For Gallegos, who rides anywhere from 150 to 300 miles a week while training for races (including commuting to and from work three days a week), bike riding is all about experiencing life to the fullest.
“If you go travelling in your car, you just see truck stops,” he says. “People in cars want the fastest route from point A to point B.
“On a bike, you’re in slow motion. You’re able to absorb the smells and see the animals and hear the noises and feel the wind on your face. People on motorcycles experience some of this, but on a bicycle it’s even better.”
Gallegos is just getting warmed up about his passion for the outdoors.
“I think the TV set is the worst invention ever,” he says. “It’s like an ATM for your life. You stick your ‘life card’ in it and it sucks away two to three hours of your life instantly.”
Gallegos currently has three bicycles. He names them all after horses, a nod to his summers in rural England.
His $7,000, hand-signed Colnago road bike is “Blue Pony.”

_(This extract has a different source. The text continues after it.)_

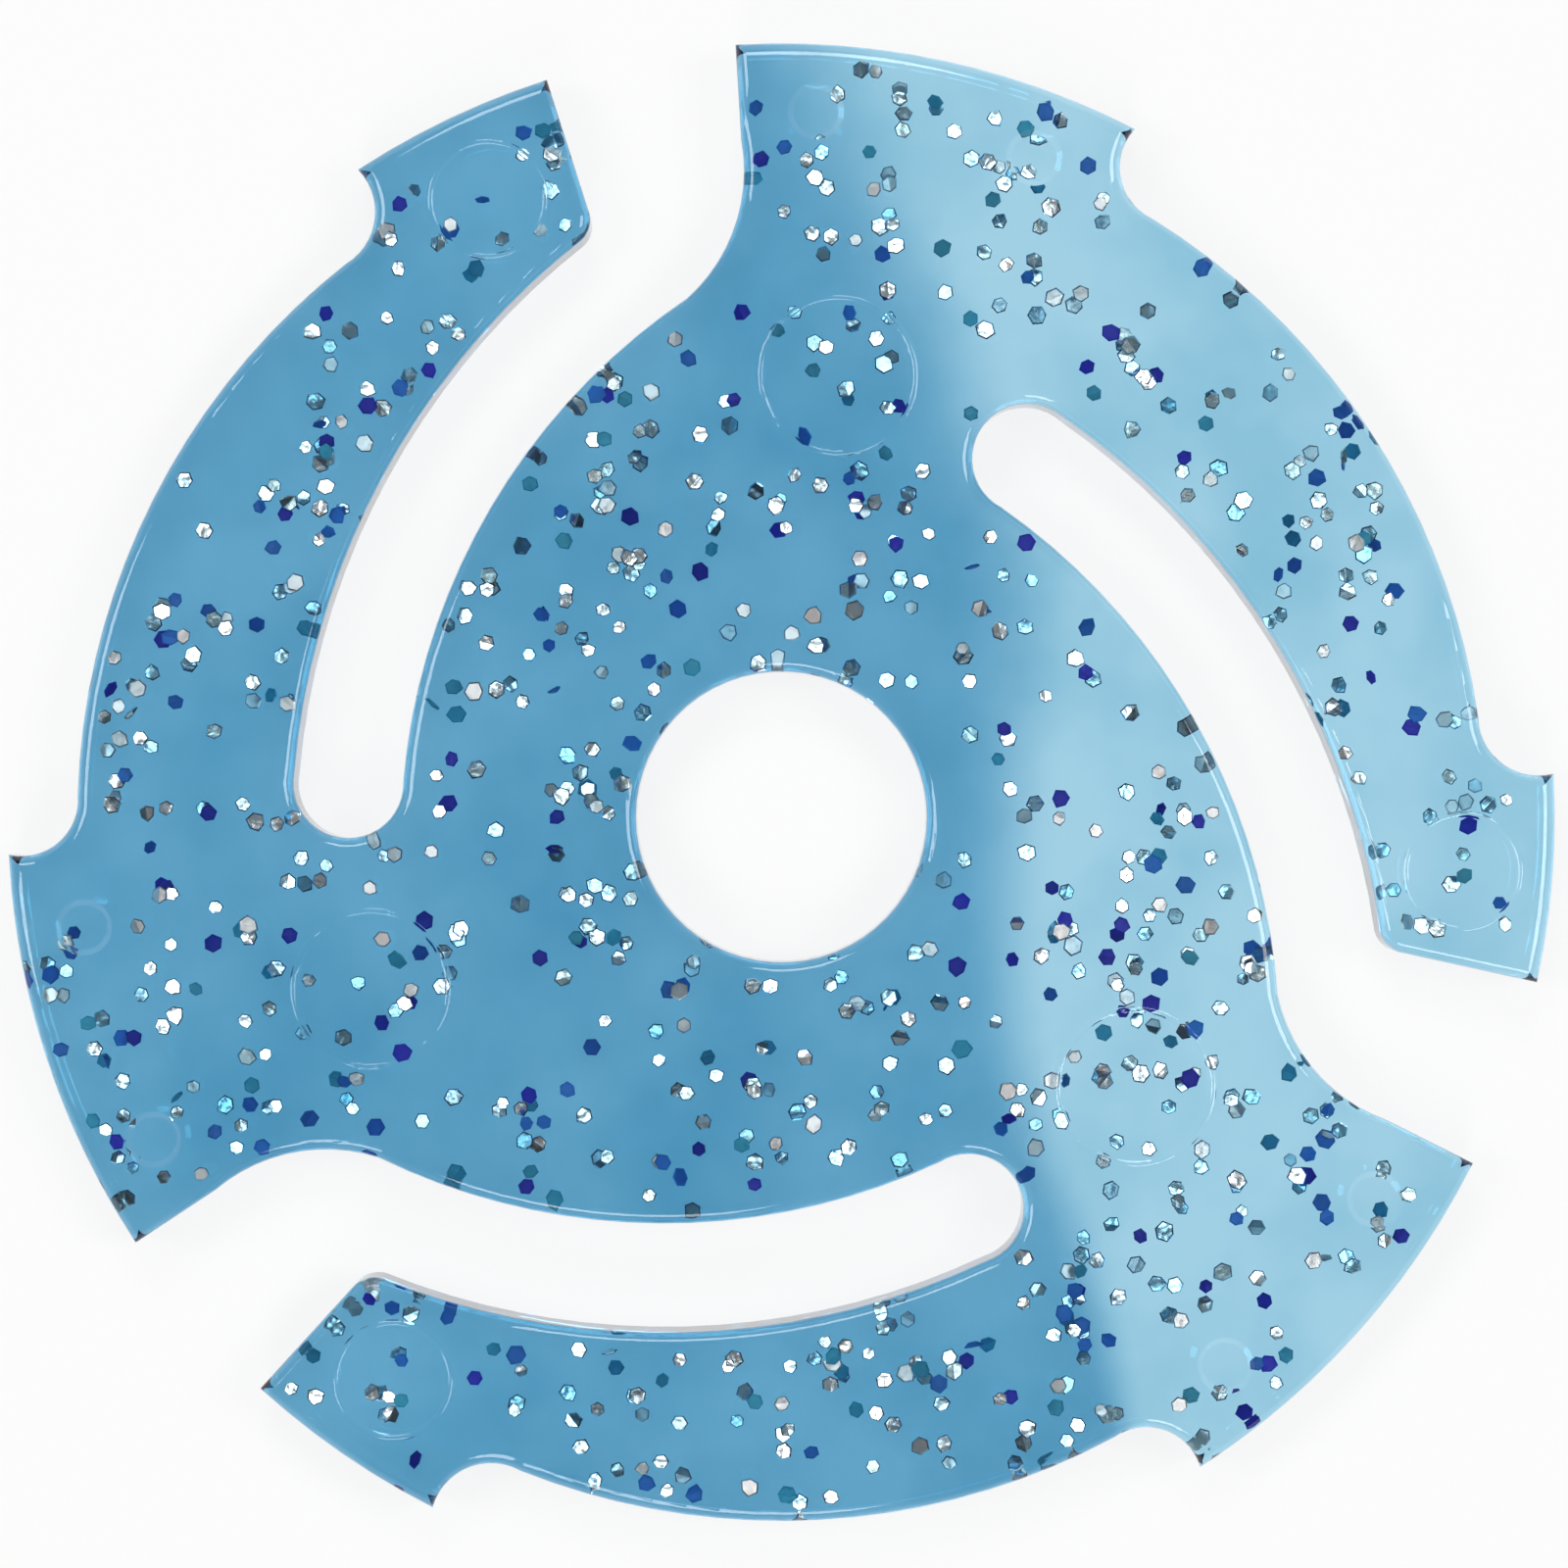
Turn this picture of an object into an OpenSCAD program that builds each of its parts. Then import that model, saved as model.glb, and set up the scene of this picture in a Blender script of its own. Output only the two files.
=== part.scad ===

His Fixie is “P.J.,” for Pony Jr.
And he has a cross-country bike called “The Black Stallion.”
Asked whether he worries about cars while riding, Gallegos quips:
“I just push my hands on their fenders and push them aside.”
But true to his job as an AF&R dispatcher, Gallegos never rides without a helmet – and urges everyone, especially kids, to do the same.
A riding accident in December 2012 has slowed Gallegos down some and made it harder for him to climb hills.
But slowing down, for him, still means charging hard.
Gallegos plans to enter the Nomad in Utah (a solo 300-mile race) and also is eying the Silver State 508-miler in Nevada and, next year, the Voyager in Utah, a bun-burning 520-miler.
At the end of June, Gallegos — a married father of three grown children — will fly to Richmond, Va., to complete the leg to Maine.
“It’ll be 900 to 1,100 miles,” Gallegos says, “depending on my route.”
Adds Gallegos about his passion for cycling: “I don’t care how far it is, you tell me where to start and where the finish is, and I will get there.”